The town of Erkelenz proper is still here, with more than 44,000 inhabitants, the old market square preserved, the original street grid largely intact. The coat of arms still shows the gold lion of Guelders above a red medlar - the rose of Geldern - the symbols of a town that took its identity from a duchy that ceased to exist in 1500. The new villages built to receive the displaced sit in tidy regular grids on the borough's western edge, with churches built to replace the ones bulldozed, street names that try to honour the old places. Whether a village can be moved - whether what you carry to the new ground can really be the same place - is a question Erkelenz has been answering, painfully, for almost two decades. The people who left Pesch in 2010 know that no one really knows the answer.
Erkelenz lies at 51.08 N, 6.32 E in North Rhine-Westphalia, about 15 km south-west of Monchengladbach and roughly 40 km north-east of Aachen.
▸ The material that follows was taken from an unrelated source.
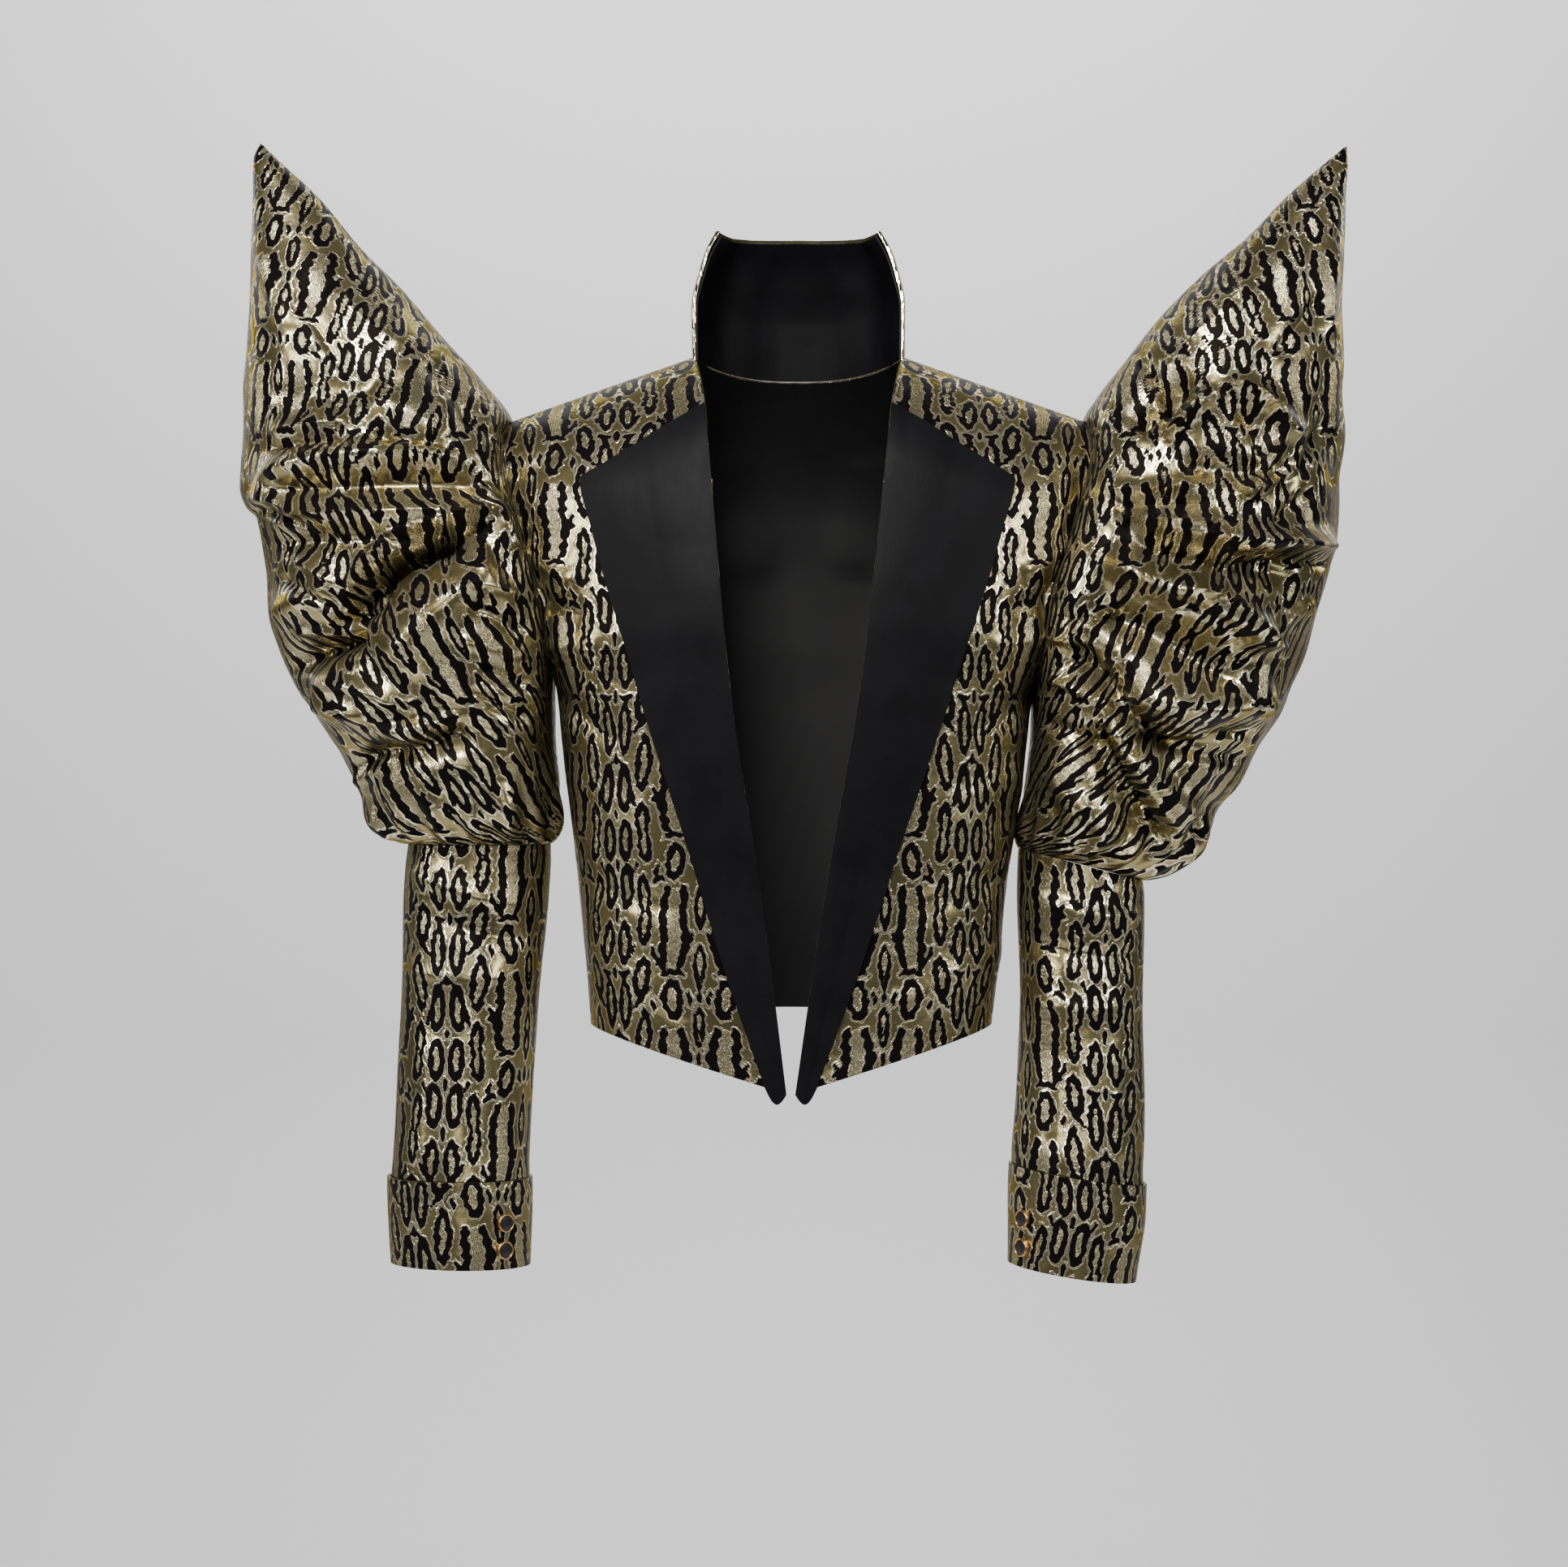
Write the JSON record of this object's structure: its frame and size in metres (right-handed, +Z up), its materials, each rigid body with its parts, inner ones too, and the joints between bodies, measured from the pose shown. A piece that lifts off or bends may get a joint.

From altitude, the most striking feature is not the town itself but the immense pit of Garzweiler II just to its east - a vast rectangular wound in the landscape several kilometres across, with terraced sides where bucket-wheel excavators work the seams. The town centre sits in gently rolling farmland on the loess plateau of the Julich Borde. Nearest airports: Dusseldorf (EDDL) 35 km east, Monchengladbach (EDLN) 15 km north-east, Maastricht-Aachen (EHBK) 30 km south-west.